I can see the froth from Brew Dog’s Brixton Porter being wiped from this majestic brute. The ‘bastard lovechild of the industrial revolution’ says the brewer. Perfect already, you’d think, but is the rich coffee and chocolate too much and too dark for this red thinker–drinker?
For me, the understated reddish brown of Thornbridge Peanut Butter Brown Ale softens and complements the beard in a lovely match, drawing the colour out rather than stamping on it like a boot to the face, while its long nutty finish is not unlike the legacy of the German philosopher.
Beard 6 (JC)
This has the careful fullness of a U-boat captain’s beard, but it’s snappier than that; the precision grooming suggests the controlled bohemianism of Madmen-era New York. Perhaps the captain retired from the sea and took a job in advertising. Let’s call it the Cosmopolitan Submariner.
Hoegaarden is robust, elegant and satisfyingly expensive, while it’s served in a stylish glass. It has the wheatiness of a traditional German weissbier, but comes from over the border and is a classic fruited and spiced Belgian witbier; it’s Germanic-seeming but not German. Like his favourite wall, the orange-yellow colour and exotic savour hints at the drinker’s dapper eclecticism and contrasts nicely with the understated dark notes of the beard and its wearer. Surely this is his customary glass of beer.

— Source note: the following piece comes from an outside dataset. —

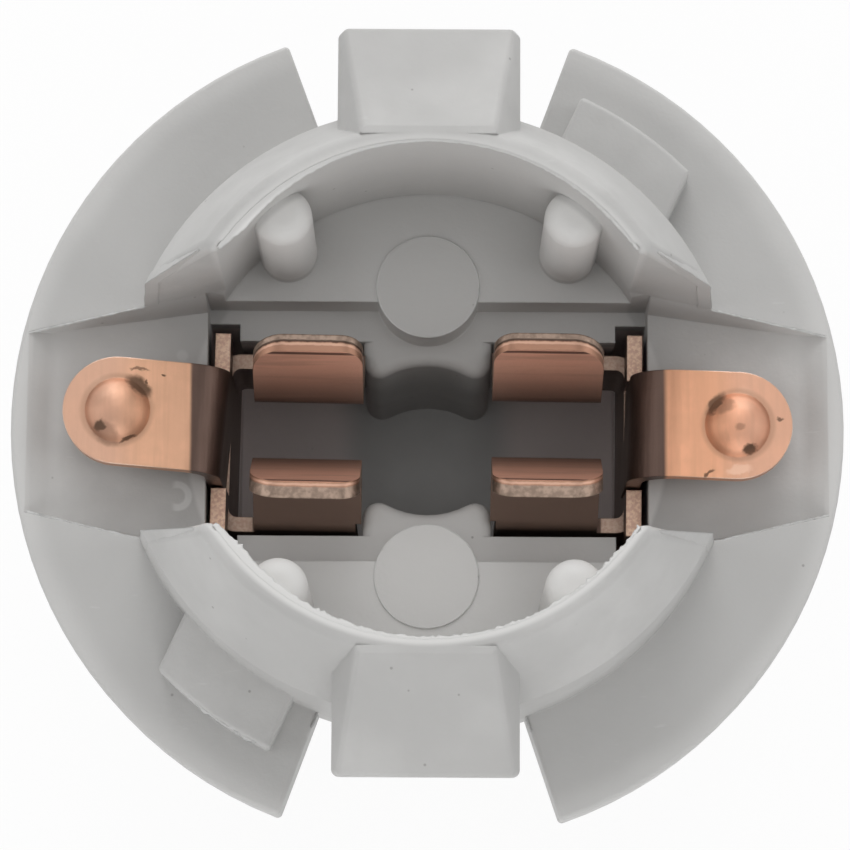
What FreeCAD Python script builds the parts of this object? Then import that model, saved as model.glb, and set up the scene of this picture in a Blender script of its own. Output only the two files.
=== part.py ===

Despite the excellence of the match, this beard calls for a beer of greater contemporaneity and unusualness, something more craft-like, more thoroughly modern and international. Hawkshead Brewery’s Great White, a fine white (wheat) beer brewed in the English Lake District in something like the Belgian style using New Zealand hops, British barley, coriander seeds and Seville orange peel, has everything. This gentleman may well favour the bottles over cask and keg.
Beard 7 (AH)
This arrangement — hard to characterise — is what happens when someone cruelly adds barber’s sweepings and glue to a labrador puppy’s dinner. The friendly features, eager and slightly uncertain, demand sympathy and comfort. A half-pint of Bristol Beer Factory’s Milk Stout is in order. That should reassure the little feller.